My memory was fuzzy so I looked it up, which (surprisingly!) confirmed what I remembered. MP3s may include metadata (ID3) which may include duration (or start/end times).

I knew my input source (it was me, my music, my MP3 conversions), so I was able to rely on the metadata directly. IIRC I even processed it on demand in my first naive version, which was “slow” but not nearly as slow as stuff I’d complain about today.

I ran into a similar issue when I tried to generate a podcast RSS feed from a website whose built-in feed didn't go back far enough. I was trying to do HTTP range requests on the mp3 files to save bandwidth and just fetch their metadata. Sure enough, mostly no duration and if the encoder did put it in a custom field it was usually different than what VLC says.
You could do something like a Zip bomb I guess. YouTube would just have to do some validation of the file before adding to pipeline.
zip bomb is a perfectly valid file.

I can set up a broken service, that outputs a gajillion lines of same errors to syslog, creating terrabytes of logs, zip all that into few megabytes, and that'd be a valid zip, that'd fill up most modern laptops and servers.
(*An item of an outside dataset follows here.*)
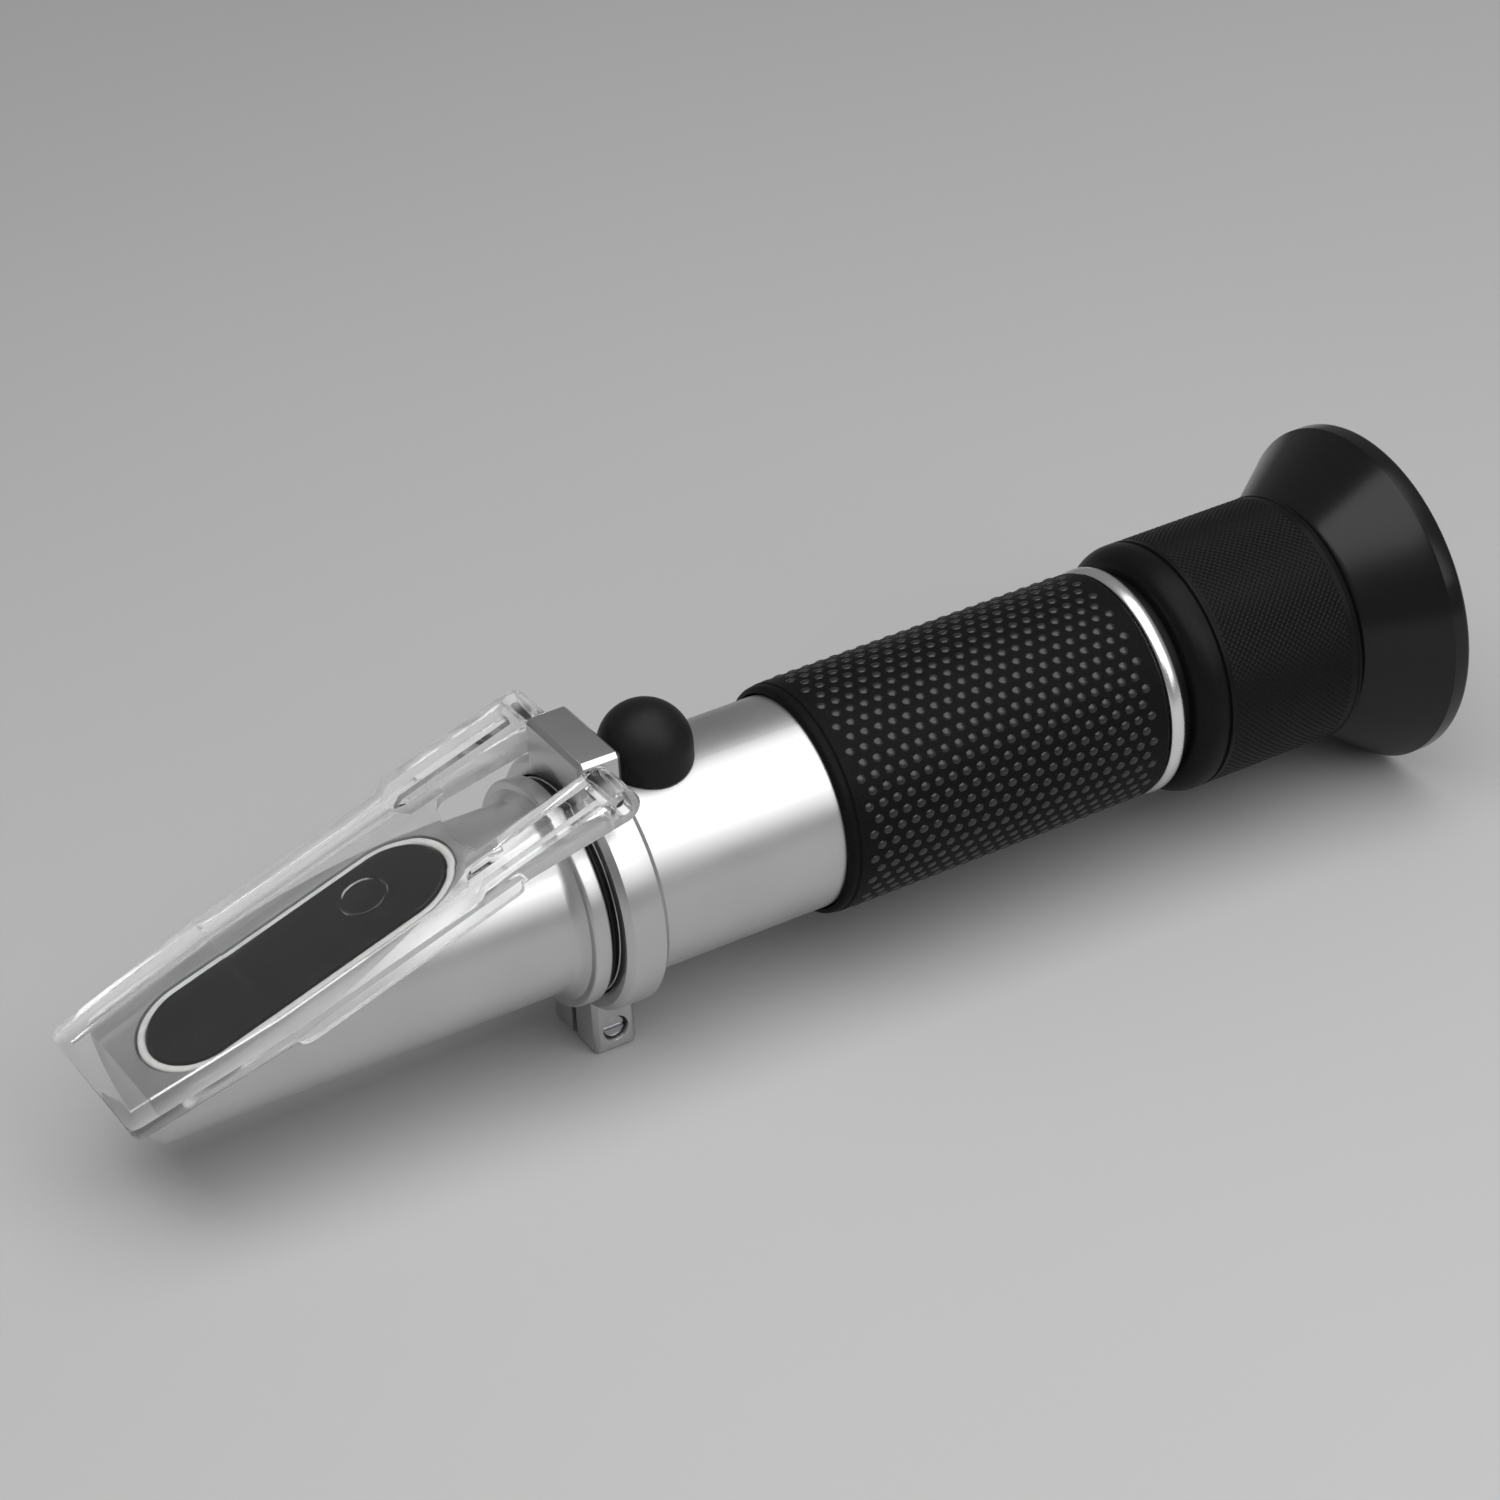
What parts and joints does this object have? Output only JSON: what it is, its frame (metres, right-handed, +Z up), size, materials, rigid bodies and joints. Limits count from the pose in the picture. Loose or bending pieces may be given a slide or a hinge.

A surveillance camera video, with a very high frame rate when motion is detected and a very low frame rate when not (high framerate -> timelapse), can be a perfectly valid video, taking a few gigabytes in this format, and a few terrabytes when converted to fixed 60fps.

Zip files that contain themselves are infinitely large when recursively decompressed, so that's much worse than a log file which is merely easy to compress.
Infinitely large doesn't mean anything, when your disk space is limited.

If your drive is 500GB, there is no practical difference between a 10TB log file a 10PB zip file or an infinite zip bomb... once the disk is full, the unzipping stops.

Narrowly true, except it's trivial to scan a very large archive without actually storing the entire thing, whereas if you tried to do the same thing with a zip quine you'll eventually run out of memory. Zip quines are strictly worse.